Court lax in limiting reemployment of retired judges

Judges retiring from public service -- like other civil servants -- are subject to restrictions when they seek reemployment in the private sector, including at law firms and commercial companies.

The regulation is necessary to prevent a revolving door between the court and private sector, which breeds corrupt ties between judges and their former colleagues.

Korea’s anti-revolving door rule under the Public Service Ethics Act stipulates that high-ranking public officials, including judges and prosecutors, cannot land a job for three years after retirement with private companies related to the business of the office for which they worked for five years prior to their retirement. Recent Supreme Court data has showed, however, this regulation to be useless.

It has been useless because there is a big loophole in the act: It allows each government agency’s ethics committee to give the go-ahead after reviewing cases of reemployment for retiring public officials. 

The data showed that the Supreme Court’s ethics panel has given the go-ahead to 18 people -- 16 judges and two senior administrative staffers -- since 2012, permitting them to land jobs at law firms and companies like Samsung Electronics and LG Electronics.  

In one case, the ethics committee allowed a former chief of the Daejeon High Court to get a job with a law firm shortly after his retirement. The panel insisted that as the chief of the local high court, the judge had performed only administrative duties for five years prior to his retirement and that he was not in a positon to exert influence on cases dealt with by the regional court.

This is too expedient a decision. You cannot rule out the possibility that clients or attorneys of the law firm that hired the former senior judge could get direct and indirect benefits from his connections to judges who had been under his direction. The same concerns should be raised over those who landed well-paid jobs at companies like Samsung and LG.
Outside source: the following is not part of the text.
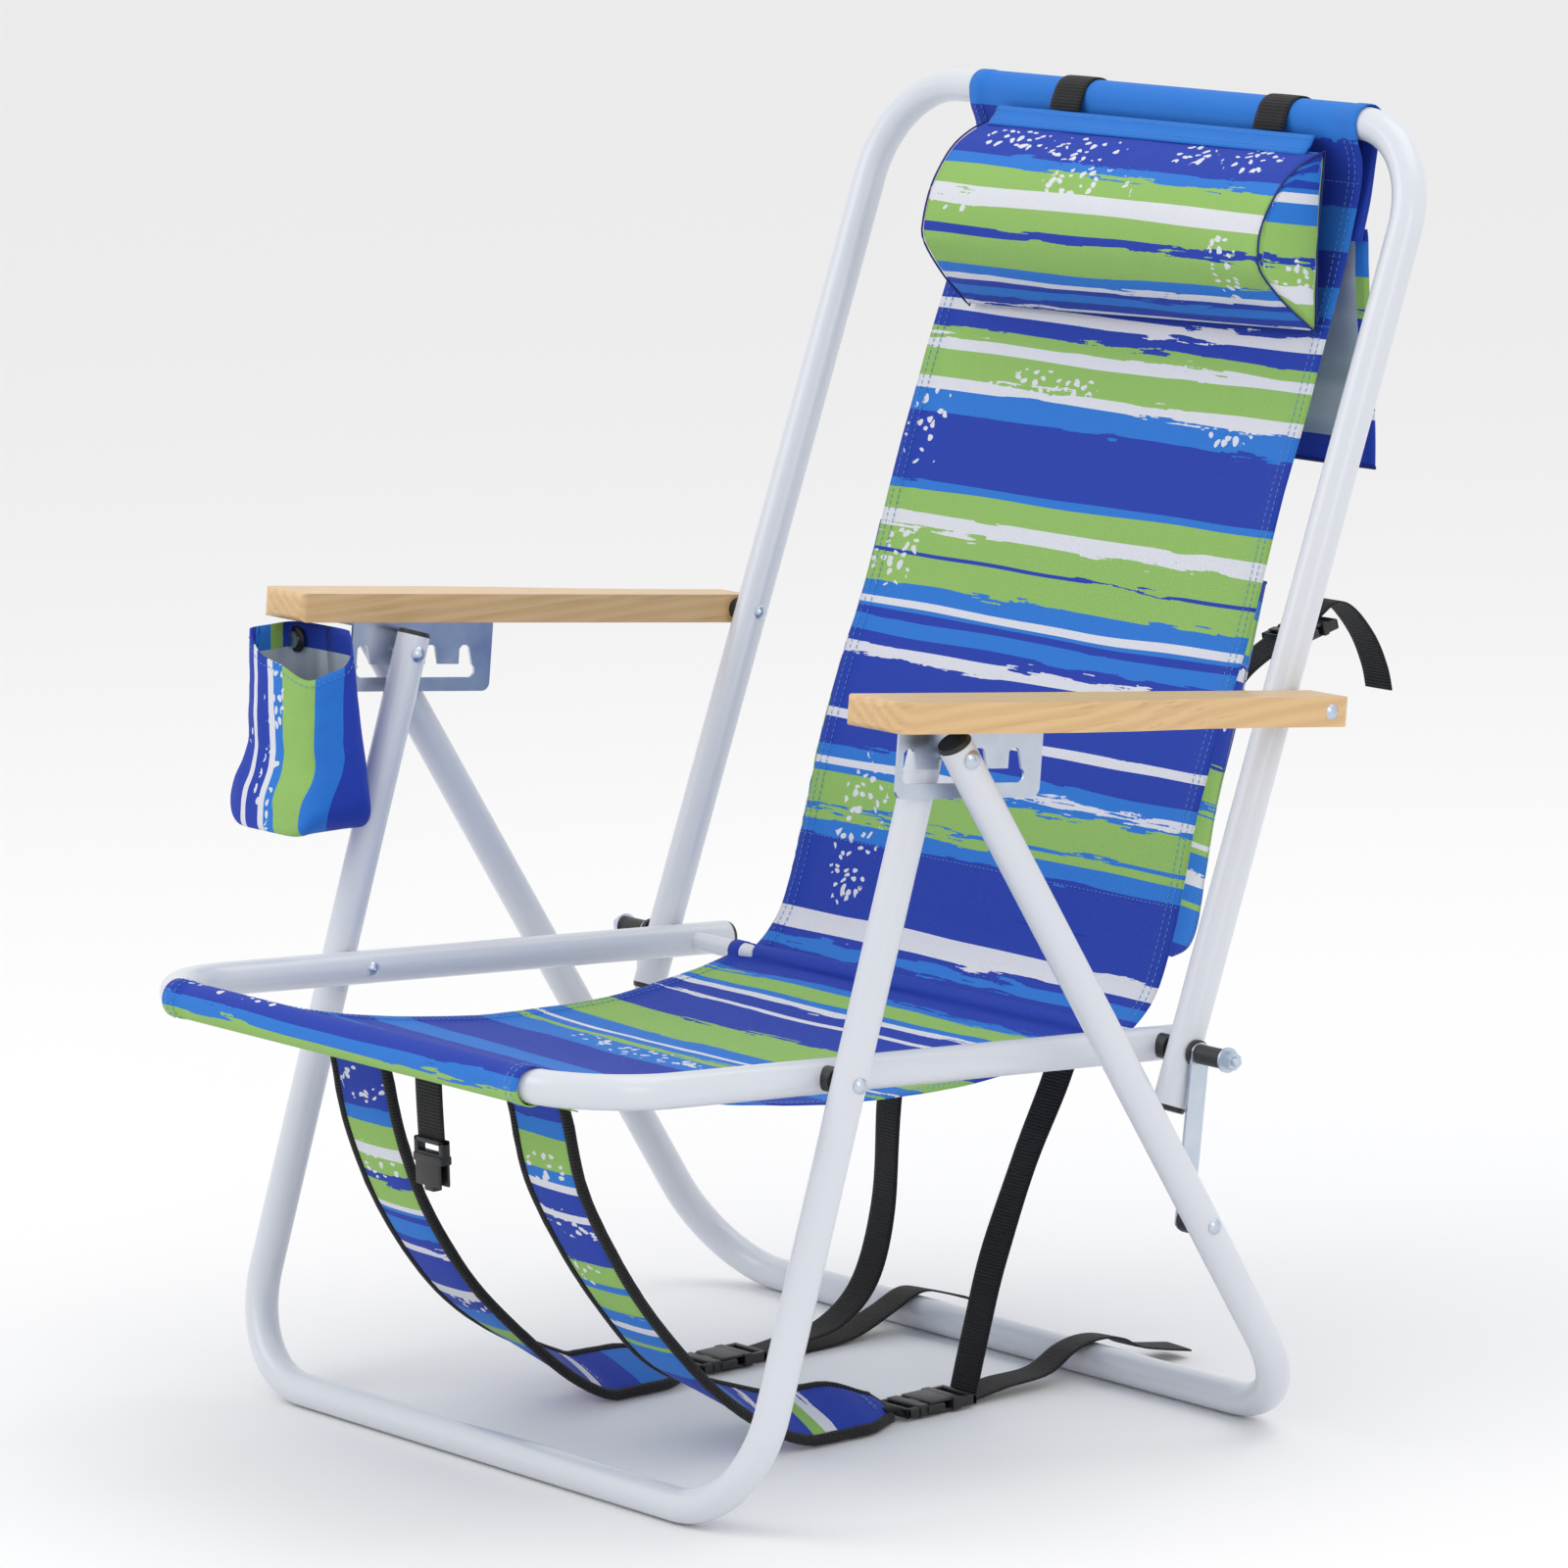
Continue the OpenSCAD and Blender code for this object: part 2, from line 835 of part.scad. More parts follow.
module rear_rod(x, r) {
  translate([x, link_pivot[0], link_pivot[1]])
    rotate([-rear_angle, 0, 0])
      rotate([-90, 0, 0])
        translate([0, 0, -40])
          cylinder(h = 80, r = r);
}

module link_bushes() {
  color(black)
    place()
      both()
        difference() {
          xcyl(link_pivot, link_x1 + 0.4, rear_in + 4, bush_r);
          xcyl(link_pivot, link_x1, rear_in + 5, rivet_r + seated);
          rear_rod(rear_x, tube_r + seated);
        }
}

module link_rivets() {
  color(steel)
    place()
      both() {
        xcyl(link_pivot, link_x1 + 0.6, rear_out + 0.6, rivet_r);
        dome(link_pivot, rear_out + seated, 2.4, head_r);
      }
}

// ---- links ----

module link_plate() {
  span = back_pivot - link_pivot;
  reach = norm(span);
  end_r = link_w / 2 + 0.4;
  difference() {
    translate([link_x0, link_pivot[0], link_pivot[1]])
      rotate([atan2(span[1], span[0]), 0, 0])
        rotate([90, 0, 90])
          linear_extrude(height = link_x1 - link_x0)
            intersection() {
              translate([-link_w, -link_w / 2])
                square([reach + 2 * link_w, link_w]);
              union() {
                circle(r = end_r);
                translate([reach, 0])
                  circle(r = end_r);
                translate([0, -link_w])
                  square([reach, 2 * link_w]);
              }
            }
    xcyl(back_pivot, link_x0 - 1, link_x1 + 1, rod_r + running);
    xcyl(link_pivot, link_x0 - 1, link_x1 + 1, rivet_r + seated);
  }
}

module left_link() {
  color(steel)
    place()
      link_plate();
}

module right_link() {
  color(steel)
    place()
      mirror([1, 0, 0])
        link_plate();
}

module link_rivet_heads() {
  color(steel)
    place()
      both() {
        xcyl(link_pivot, link_x0 - 0.5, link_x1, rivet_r);
        dome_in(link_pivot, link_x0 - seated, 2, head_r - 0.5);
      }
}

// ---- armrests ----

corner_r = 8;
nose_r = 14;

// Plan of the left arm: first value ahead of the bolt, second outboard of the inboard face
module arm_plan() {
  wide_front = arm_out_front - arm_in;
  wide_rear = arm_out_rear - arm_in;
  waist = 60;
  difference() {
    polygon([[-arm_behind, 0], [arm_front, 0], [arm_front, wide_front],
      [waist + 160, wide_front], [waist + 110, wide_front - 3.5], [waist + 45, wide_rear + 2],
      [waist, wide_rear], [-arm_behind, wide_rear]]);
    translate([arm_front - nose_r, wide_front - nose_r])
      difference() {
        square(nose_r + 1);
        circle(r = nose_r);
      }
    translate([-arm_behind + corner_r, wide_rear - corner_r])
      rotate([0, 0, 90])
        difference() {
          square(corner_r + 1);
          circle(r = corner_r);
        }
    translate([arm_front - 4, 4])
      rotate([0, 0, -90])
        difference() {
          square(5);
          circle(r = 4);
        }
  }
}

module arm_side() {
  edge_r = 4;
  half_t = arm_thick / 2;
  difference() {
    translate([-arm_behind, -half_t])
      square([arm_front + arm_behind, arm_thick]);
    for (end = [[arm_front - edge_r, half_t - edge_r, 0],
        [-arm_behind + edge_r, half_t - edge_r, 90],
        [-arm_behind + edge_r, -half_t + edge_r, 180],
        [arm_front - edge_r, -half_t + edge_r, -90]])
      translate([end[0], end[1]])
        rotate([0, 0, end[2]])
          difference() {
            square(edge_r + 1);
            circle(r = edge_r);
          }
  }
}

// Arm frame: x stays across the chair, y runs ahead of the bolt, z is up from mid thickness
module arm_frame() {
  translate([0, arm_bolt[0], arm_bolt[1]])
    rotate([-arm_slope, 0, 0])
      mirror([0, 1, 0])
        children();
}

screw_s = [224, 306];
screw_x = 294.5;
screw_r = 2;

module arm_solid() {
  difference() {
    arm_frame()
      intersection() {
        translate([arm_in, 0, -arm_thick])
          mirror([1, -1, 0])
            linear_extrude(height = 2 * arm_thick)
              arm_plan();
        across(arm_in - 1, arm_out_front + 1)
          arm_side();
      }
    xcyl(arm_bolt, arm_in - 1, arm_out_front + 1, rivet_r + seated);
    arm_frame()
      for (s = screw_s)
        translate([screw_x, s, -arm_thick / 2 - 1])
          cylinder(h = 14.2, r = screw_r + seated);
  }
}

module left_armrest() {
  color(wood)
    place()
      arm_solid();
}

module right_armrest() {
  color(wood)
    place()
      mirror([1, 0, 0])
        arm_solid();
}

plate_s0 = 206;
plate_s1 = 320;
plate_low = -55.1;
floor_low = pin_t - pin_r - 14.4;
flange_w = 17;
tooth_low = pin_t - 9.1;
window_s0 = 219;
window_s1 = pin_s + pin_r + notch_pitch;

module notch_shape() {
  wall = pin_r + 0.1;
  top = pin_t + pin_r + 0.1;
  polygon([[wall, tooth_low - 1], [wall, top - 2.5], [wall - 2.5, top], [-wall + 1, top],
    [-wall - 1, top - 2], [-wall - 4, tooth_low - 1]]);
}

module bracket_face() {
  window_r = 4.6;
  channel_mid = (tooth_low + floor_low) / 2;
  difference() {
    translate([plate_s0, plate_low])
      square([plate_s1 - plate_s0, -plate_low - arm_thick / 2 - seated]);
    for (i = [0:3])
      translate([pin_s + (1 - i) * notch_pitch, 0])
        notch_shape();
    translate([window_s0 + window_r, floor_low])
      square([window_s1 - window_s0 - 2 * window_r + 0.5, tooth_low - floor_low]);
    translate([window_s0 + window_r, channel_mid])
      circle(r = window_r);
    translate([window_s1 - window_r + 0.1, channel_mid])
      circle(r = window_r);
    for (end = [[plate_s0 + 6, 180], [plate_s1 - 6, -90]])
      translate([end[0], plate_low + 6])
        rotate([0, 0, end[1]])
          difference() {
            square(7);
            circle(r = 6);
          }
  }
}

module bracket_solid() {
  flange_top = -arm_thick / 2 - seated;
  arm_frame() {
    difference() {
      union() {
        across(arm_in, arm_in + plate_t)
          bracket_face();
        translate([arm_in, plate_s0, flange_top - plate_t])
          cube([plate_t + flange_w, plate_s1 - plate_s0, plate_t]);
      }
      for (s = screw_s)
        translate([screw_x, s, flange_top - plate_t - 1])
          cylinder(h = plate_t + 2, r = screw_r + seated);
    }
  }
}

module left_bracket() {
  color(steel)
    place()
      bracket_solid();
}

module right_bracket() {
  color(steel)
    place()
      mirror([1, 0, 0])
        bracket_solid();
}

module bracket_screws() {
  head_low = -arm_thick / 2 - seated - plate_t - 0.4;
  color(steel)
    place()
      both()
        arm_frame()
          for (s = screw_s)
            translate([screw_x, s, head_low]) {
              cylinder(h = 0.35, r = 3.4);
              cylinder(h = 14, r = screw_r);
            }
}

module arm_bolt_ends() {
  color(steel)
    place()
      both() {
        xcyl(arm_bolt, arm_in, arm_out_rear + 0.6, rivet_r);
        dome(arm_bolt, arm_out_rear + seated, 2.2, head_r);
      }
}

// Cup pouch hung from the front of the right arm
cup_x0 = -333.5;
cup_x1 = -246;
cup_y0 = 46;
cup_y1 = 103;
cup_z0 = 361;
hanger_x = 318;
cup_screw = [99, 480];

module cup_outline(grow) {
  cup_back = [[cup_y1 - grow, cup_z0 + grow], [cup_y1 + 1 - grow, 494.3]];
  cup_front = [[cup_y0 + 10 + grow, 463 + 3 * grow], [cup_y0 + grow, 440],
    [cup_y0 + 2 + grow, cup_z0 + grow]];
  polygon(concat(cup_back, [[cup_y0 + 40, 494.3 + grow]], cup_front));
}

module cup_pouch() {
  skin = 1.2;
  lid_gap = 0.3;
  color(sky)
    place()
      difference() {
        across(cup_x0, cup_x1)
          cup_outline(0);
        across(cup_x0 + skin, cup_x1 - skin)
          cup_outline(skin);
        translate([cup_x0 + skin, cup_y0 - 5, 462])
          cube([cup_x1 - cup_x0 - 2 * skin, cup_y1 - cup_y0 - 1, 60]);
        across(cup_x0 - 1, cup_x1 + 1)
          polygon([on_arm(arm_front + 20, -arm_thick / 2 - lid_gap),
            on_arm(plate_s0, -arm_thick / 2 - lid_gap), on_arm(plate_s0, 40),
            on_arm(arm_front + 20, 40)]);
        xcyl_y(-hanger_x, cup_screw, rivet_r + 0.2);
      }
}

// Short screw hole along y
module xcyl_y(x, p, r) {
  translate([x, p[0] - 12, p[1]])
    rotate([-90, 0, 0])
      cylinder(h = 24, r = r);
}

module cup_pouch_screw() {
  color(steel)
    place()
      translate([-hanger_x, cup_screw[0] - 3.4, cup_screw[1]])
        rotate([-90, 0, 0]) {
          cylinder(h = 8.5, r = 2.5);
          translate([0, 0, 0])
            cylinder(h = 2.2, r = 5.5);
        }
}

module pouch_hanger() {
  tab_w = 16;
  tab_low = 471;
  color(steel)
    place()
      difference() {
        across(-hanger_x - tab_w / 2, -hanger_x + tab_w / 2)
          difference() {
            translate([cup_y1 + 2, tab_low])
              square([1.8, 40]);
            polygon([on_arm(arm_front + 20, -arm_thick / 2 - seated),
              on_arm(plate_s0, -arm_thick / 2 - seated), on_arm(plate_s0, 40),
              on_arm(arm_front + 20, 40)]);
          }
        translate([-hanger_x, cup_y1 - 10, cup_screw[1]])
          rotate([-90, 0, 0])
            cylinder(h = 24, r = 2.5 + seated);
      }
}

seat_frame_tube();
cross_tube();
seat_rail_caps();
front_leg_rivets();
front_leg_bushes();
back_pivot_bushes();
seat_cloth();
left_shoulder_strap();
right_shoulder_strap();
left_strap_webbing();
right_strap_webbing();
left_strap_buckle();
right_strap_buckle();
centre_strap();
centre_buckle();
axle_rod();
standoff_sleeves();
link_washers();
axle_washers();
axle_nuts();
back_frame_tube();
back_tube_caps();
back_cloth();
rear_flap();
rear_pouch();
pouch_webbing();
pouch_buckle();
headrest_pillow();
pillow_loops();
arm_pivot_bolts();
arm_bushes();
front_leg_tube();
front_leg_caps();
notch_pins();
rear_leg_tube();
rear_leg_caps();
rear_pin_ends();
link_bushes();
link_rivets();
left_link();
right_link();
link_rivet_heads();
left_armrest();
right_armrest();
left_bracket();
right_bracket();
bracket_screws();
arm_bolt_ends();
cup_pouch();
cup_pouch_screw();
pouch_hanger();
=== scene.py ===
import json
import math
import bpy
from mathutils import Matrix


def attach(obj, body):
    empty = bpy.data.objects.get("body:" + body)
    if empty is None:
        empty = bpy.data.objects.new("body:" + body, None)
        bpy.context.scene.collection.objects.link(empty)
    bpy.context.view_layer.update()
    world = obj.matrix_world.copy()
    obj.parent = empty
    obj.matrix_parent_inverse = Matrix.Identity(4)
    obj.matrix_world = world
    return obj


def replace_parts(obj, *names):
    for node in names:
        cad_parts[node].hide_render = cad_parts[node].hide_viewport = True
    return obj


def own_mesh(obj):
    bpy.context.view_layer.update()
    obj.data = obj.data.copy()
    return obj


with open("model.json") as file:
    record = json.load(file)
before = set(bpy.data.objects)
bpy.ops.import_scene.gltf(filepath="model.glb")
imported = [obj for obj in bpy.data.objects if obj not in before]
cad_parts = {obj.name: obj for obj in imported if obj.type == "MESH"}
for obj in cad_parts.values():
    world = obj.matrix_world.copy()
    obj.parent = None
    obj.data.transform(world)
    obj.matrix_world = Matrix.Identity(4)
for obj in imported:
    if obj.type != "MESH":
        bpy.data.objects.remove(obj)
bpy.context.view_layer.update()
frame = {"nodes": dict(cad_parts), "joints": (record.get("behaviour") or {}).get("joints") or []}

from types import SimpleNamespace

import bmesh
import bpy
from mathutils import Matrix, Vector, noise

MM = 0.001

# ---------------------------------------------------------------- the frame
joints = {j["name"]: j for j in frame["joints"]}
back_pivot = Vector(joints["fold"]["pos_m"])
BACK_DEGREES = 68.67
BACK_ANGLE = math.radians(BACK_DEGREES)
BACK_LEN = 603.3
UP = Vector((0, math.cos(BACK_ANGLE), math.sin(BACK_ANGLE)))
REAR = Vector((0, math.sin(BACK_ANGLE), -math.cos(BACK_ANGLE)))
# Drawing coordinates: y measured from the front floor bar, in millimetres
PIVOT_YZ = (358.0, 252.7)
CROSS_TUBE = (357.99, 252.69)
BACK, SEAT, ARMS = "back_frame", "seat_frame", "armrests"


def at(x, y, z):
    """A point given in drawing millimetres, in the row frame's metres."""
    return Vector((x * MM, back_pivot.y + (y - PIVOT_YZ[0]) * MM, z * MM))


def on_back(u, d):
    """Drawing (y, z) of a point u up the back and d behind its tube plane."""
    y = PIVOT_YZ[0] + u * UP.y + d * REAR.y
    z = PIVOT_YZ[1] + u * UP.z + d * REAR.z
    return (y, z)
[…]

More eyebrow-raising is that in many cases, the court ethics panel’s review of the retired judges’ reemployment was not made in time. For instance, eight of the 18 cases dealt with by the panel conducted the review after the retired judges had begun work at their new jobs. It defies all logic that the reviews for four of the eight cases took place one year after retirement.

Recently, a former senior judge was indicted for taking 5 billion won ($4.56 million) from a cosmetics firm CEO charged with illegal gambling on a promise to get him lighter punishment on the strength of her personal ties to incumbent judges and prosecutors. There will soon be more such cases unless the loophole in the ethics act is closed.